Planners say it will be critical to tie programmed spaces together with improved north-south crosswalks. Doubly important is expanding the Phlash transit system beyond a tourist-focused approach. Increasing service hours, changing vehicles types to appeal to more users, and tying the system into SEPTA interchange points are seen as small-scale, achievable interventions over the next few years.
These improvements will not be delivered in a vacuum; they coincide with numerous ongoing projects. Over the past decade, the City, alongside Center City District and Fairmount Park, together with the State of Pennsylvania and the Pew Charitable Trusts, have implemented millions worth of improved pedestrian crossings, bike lanes, lighting, street trees, park space and fountains, cafes, and programmable spaces such as Sister Cities Park.
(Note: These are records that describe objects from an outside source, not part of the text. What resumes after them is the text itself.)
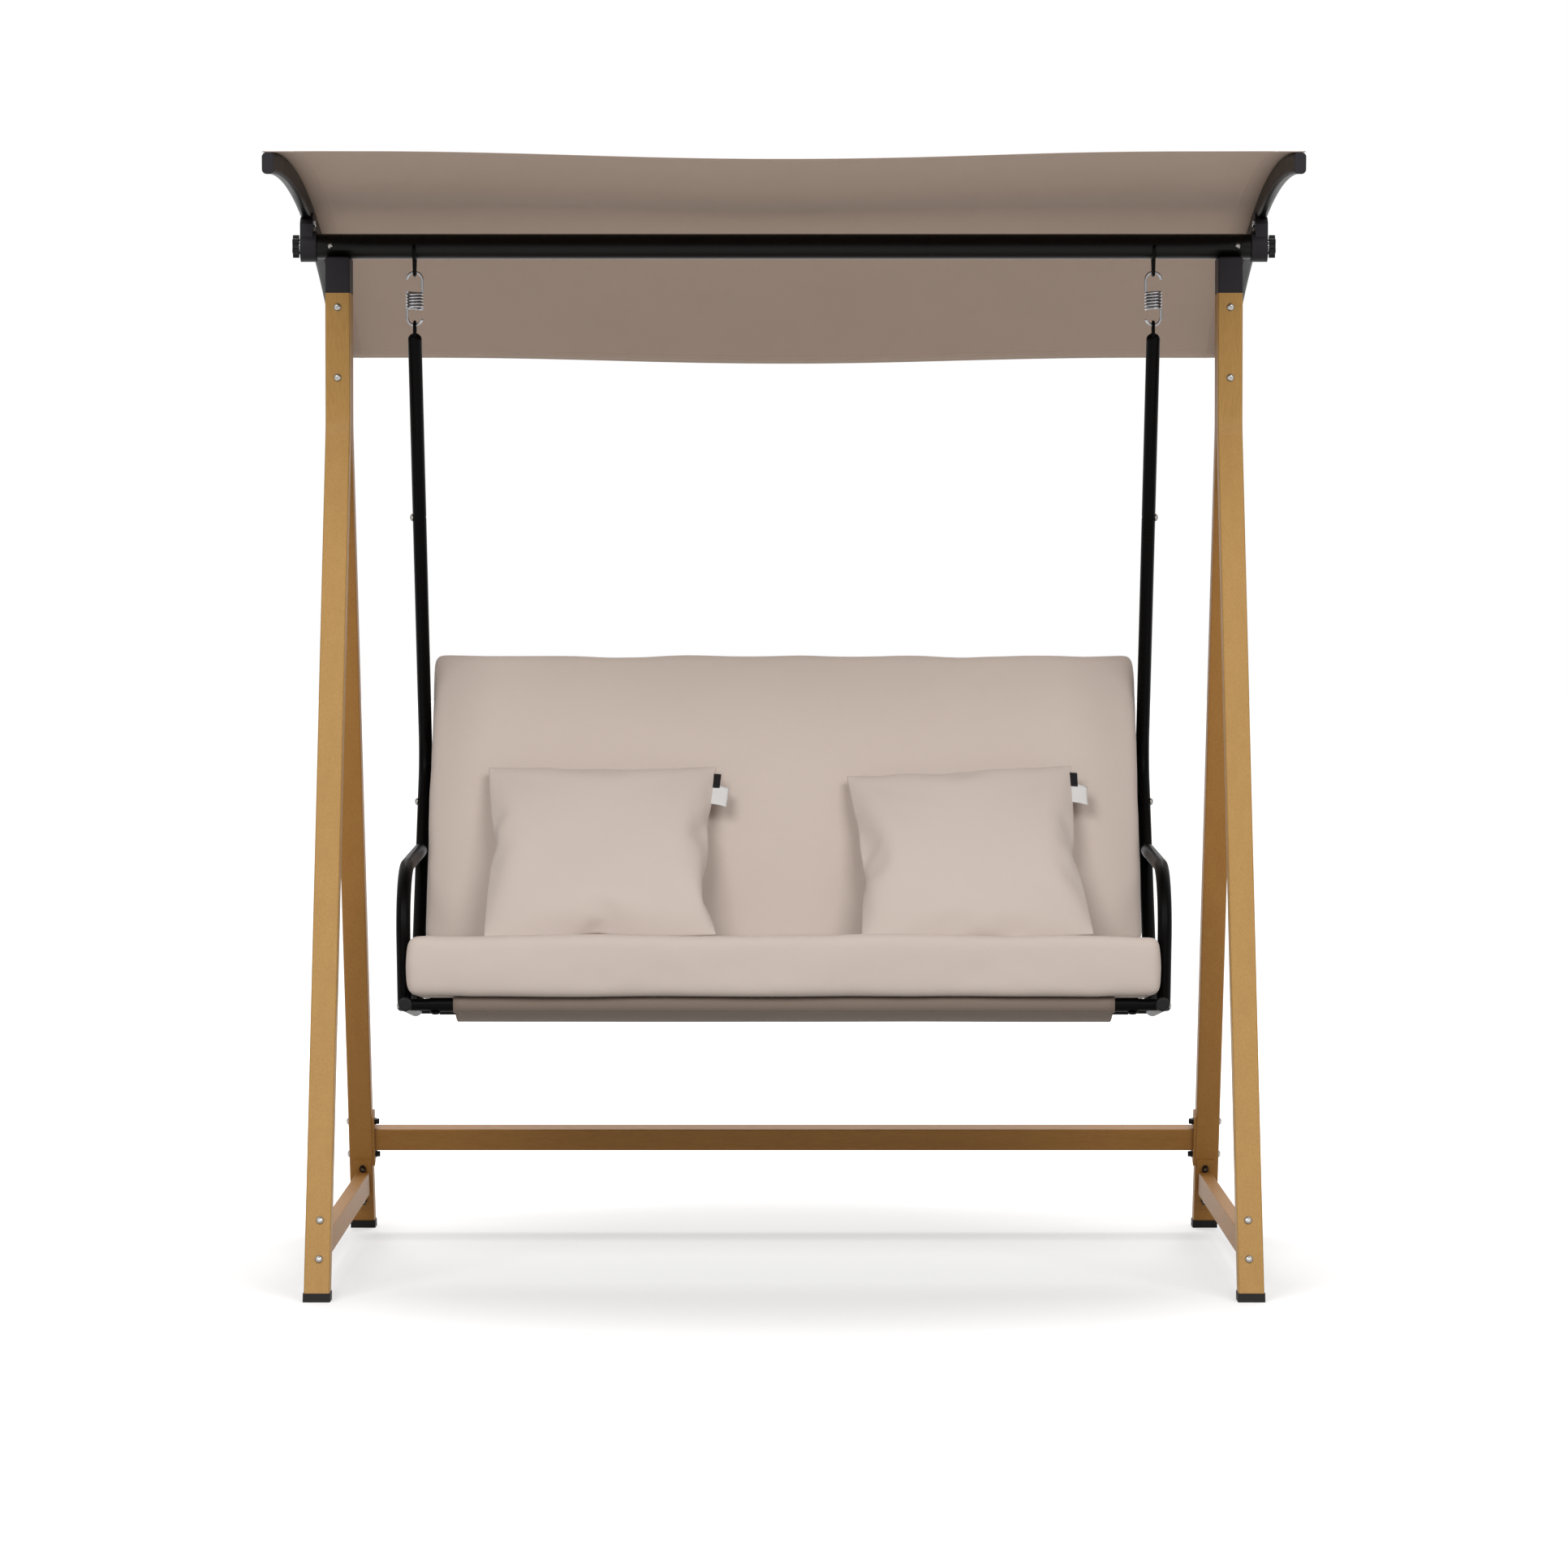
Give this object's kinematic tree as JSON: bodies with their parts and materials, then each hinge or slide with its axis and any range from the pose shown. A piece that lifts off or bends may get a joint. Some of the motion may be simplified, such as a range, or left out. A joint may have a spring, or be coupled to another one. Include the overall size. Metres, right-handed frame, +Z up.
{
  "type": "canopy swing bench",
  "caption": "Garden canopy swing bench: wood-look A-frame, sprung black seat frame with beige cushions and pillows, taupe tilting canopy.",
  "frame": {"origin": "on the floor, under the middle of the whole bench's bounding box", "axes": "+Z up; +X to the right seen from the front, the beam's long way and the symmetry direction; the front, where one sits down, faces -Y"},
  "size_m": [1.8054, 1.764, 2.0019],
  "materials": {
    "wood_look": "satin",
    "black_paint": "gloss",
    "dark_grey": "satin",
    "black_plastic": "satin",
    "rubber_black": "matte",
    "bolt_steel": "satin",
    "chrome": "polished",
    "canopy_cloth": "matte",
    "sling_cloth": "matte",
    "cushion_cloth": "matte",
    "pillow_cloth": "matte"
  },
  "bodies": {
    "stand": {"beam_plug_left": "black_plastic", "beam_plug_right": "black_plastic", "beam_screws": "bolt_steel", "frame_nuts": "black_plastic", "front_foot_cap_left": "rubber_black", "front_foot_cap_right": "rubber_black", "front_leg_left": "wood_look", "front_leg_right": "wood_look", "hanger_ring_left": "black_paint", "hanger_ring_right": "black_paint", "leg_bolts": "bolt_steel", "rear_foot_cap_left": "rubber_black", "rear_foot_cap_right": "rubber_black", "rear_leg_left": "wood_look", "rear_leg_right": "wood_look", "rear_stretcher": "wood_look", "saddle_bolts": "bolt_steel", "side_stretcher_left": "wood_look", "side_stretcher_right": "wood_look", "stretcher_bolts": "bolt_steel", "top_beam": "black_paint", "top_bracket_left": "dark_grey", "top_bracket_right": "dark_grey"},
    "springs": {"spring_left": "chrome", "spring_right": "chrome"},
    "seat": {"armrest_left": "black_paint", "armrest_right": "black_paint", "back_cushion": "cushion_cloth", "back_frame": "black_paint", "back_sling": "sling_cloth", "back_spacers": "black_paint", "frame_end_plugs": "black_plastic", "hanger_eye_left": "black_paint", "hanger_eye_right": "black_paint", "hanger_lower_left": "black_paint", "hanger_lower_right": "black_paint", "hanger_upper_left": "black_paint", "hanger_upper_right": "black_paint", "pillow_left": "pillow_cloth", "pillow_right": "pillow_cloth", "seat_bolts": "bolt_steel", "seat_cushion": "cushion_cloth", "seat_front_tube": "black_paint", "seat_nuts": "black_plastic", "seat_rear_tube": "black_paint", "seat_screws": "black_paint", "seat_sling": "sling_cloth", "side_frame_left": "black_paint", "side_frame_right": "black_paint"},
    "canopy": {"canopy_fabric": "canopy_cloth", "canopy_hub_left": "dark_grey", "canopy_hub_right": "dark_grey", "canopy_rail_left": "black_paint", "canopy_rail_right": "black_paint", "hub_bolts": "chrome", "rail_caps": "dark_grey"},
    "left_knob": {"knob_left": "black_plastic", "knob_stud_left": "chrome"},
    "right_knob": {"knob_right": "black_plastic", "knob_stud_right": "chrome"}
  },
  "joints": [
    {"name": "seat_swing", "type": "hinge", "parent": "stand", "child": "springs", "pos_m": [0, -0.044, 1.8258], "axis": [1, 0, 0], "range_deg": [-20, 20]},
    {"name": "seat_bounce", "type": "slide", "parent": "springs", "child": "seat", "axis": [0, 0, 1], "range_m": [-0.05, 0], "stiffness_N_per_m": 40000, "springref_m": 0.012, "deforming": ["spring_left", "spring_right"]},
    {"name": "canopy_tilt", "type": "hinge", "parent": "stand", "child": "canopy", "pos_m": [0, -0.044, 1.873], "axis": [1, 0, 0], "range_deg": [-20, 20]},
    {"name": "left_knob_turn", "type": "hinge", "parent": "stand", "child": "left_knob", "pos_m": [0, -0.044, 1.873], "axis": [1, 0, 0], "continuous": true},
    {"name": "right_knob_turn", "type": "hinge", "parent": "stand", "child": "right_knob", "pos_m": [0, -0.044, 1.873], "axis": [1, 0, 0], "continuous": true}
  ]
}
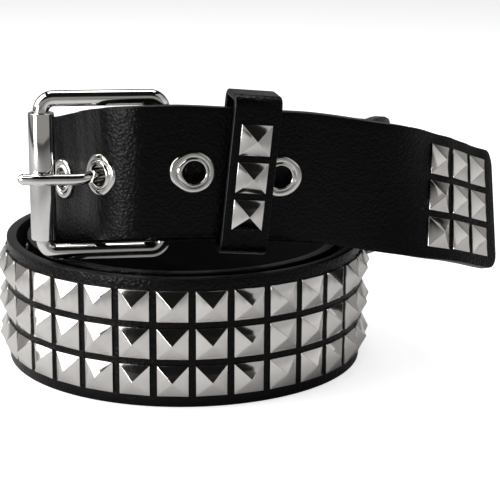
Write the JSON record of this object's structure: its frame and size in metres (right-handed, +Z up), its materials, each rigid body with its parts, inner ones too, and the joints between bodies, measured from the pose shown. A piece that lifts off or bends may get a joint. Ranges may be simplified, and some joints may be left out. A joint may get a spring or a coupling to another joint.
{
  "type": "studded belt",
  "caption": "Black leather belt with pyramid studs and eyelets, buckled through a roller buckle and keeper and rolled up on the edge of its strap.",
  "frame": {"origin": "middle of the underside of the box round the whole belt, on the surface that it stands on", "axes": "+Z up along the coil's upright axis, front of the buckle towards -Y, free tip of the strap towards +X"},
  "size_m": [0.1582, 0.126, 0.0886],
  "materials": {
    "strap_leather": "glossy fine-grained black, painted edges",
    "keeper_leather": "glossy fine-grained black",
    "stud_chrome": "mirror plated, soft pressed edges",
    "buckle_metal": "polished nickel-tone plating"
  },
  "bodies": {
    "root": {"strap": "strap_leather", "eyelet_1": "stud_chrome", "eyelet_2": "stud_chrome", "eyelet_3": "stud_chrome", "eyelet_4": "stud_chrome", "eyelet_5": "stud_chrome", "tip_stud_1": "stud_chrome", "tip_stud_2": "stud_chrome", "tip_stud_3": "stud_chrome", "tip_stud_4": "stud_chrome", "tip_stud_5": "stud_chrome", "tip_stud_6": "stud_chrome", "tip_stud_7": "stud_chrome", "tip_stud_8": "stud_chrome", "tip_stud_9": "stud_chrome", "fold_rivet_1": "stud_chrome", "fold_rivet_2": "stud_chrome", "buckle_frame": "buckle_metal", "buckle_roller": "buckle_metal", "buckle_prong": "buckle_metal", "keeper_loop": "keeper_leather", "keeper_stud_1": "stud_chrome", "keeper_stud_2": "stud_chrome", "keeper_stud_3": "stud_chrome"}
  },
  "joints": []
}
With Paine’s Park under construction, more State funded improvements coming to the 1600 and 1700 blocks this year, and the massive reconstruction of Dilworth Plaza set to open next year, DiBerardinis says the Parkway has seen upwards of $80 million worth of investment in urban design in the past decade, with the renovation of LOVE Park and the capping of some parts of I-676 in front of the Central Branch of the Free Library still coming. All this adds up, DiBerardinis believes, to the largest investment in the Parkway since its construction a century ago.
The present “Action Plan,” he argues, “has a lot of ambition,” building off past momentum, connecting what has been done to what will move the Parkway forward, making it more inviting for an ever-increasing number of Center City residents.
Despite this, some observers, including the Inquirer’s Inga Saffron, have noted critically that the small scale and incremental changes, though thoughtful, don’t alter the Parkway’s fundamental auto orientation. “The new plan shies away from confronting the fundamental design issues that are the source of the Parkway’s failure,” she wrote, in particular the dangerous lack of pedestrian connection between Eakins Oval and the Philadelphia Museum of Art.
For its part, the “Action Plan” recognizes its short-term, low-cost limits, an approach DiBerardinis says is necessary and grounded in economic realities due to ever shrinking local, state, and federal budgets.
Still, DiBerardinis expects the small interventions will have a big impact. “With 70,000 people [living close to the Parkway], it’s not a big leap to assume people will immediately begin using the new spaces.”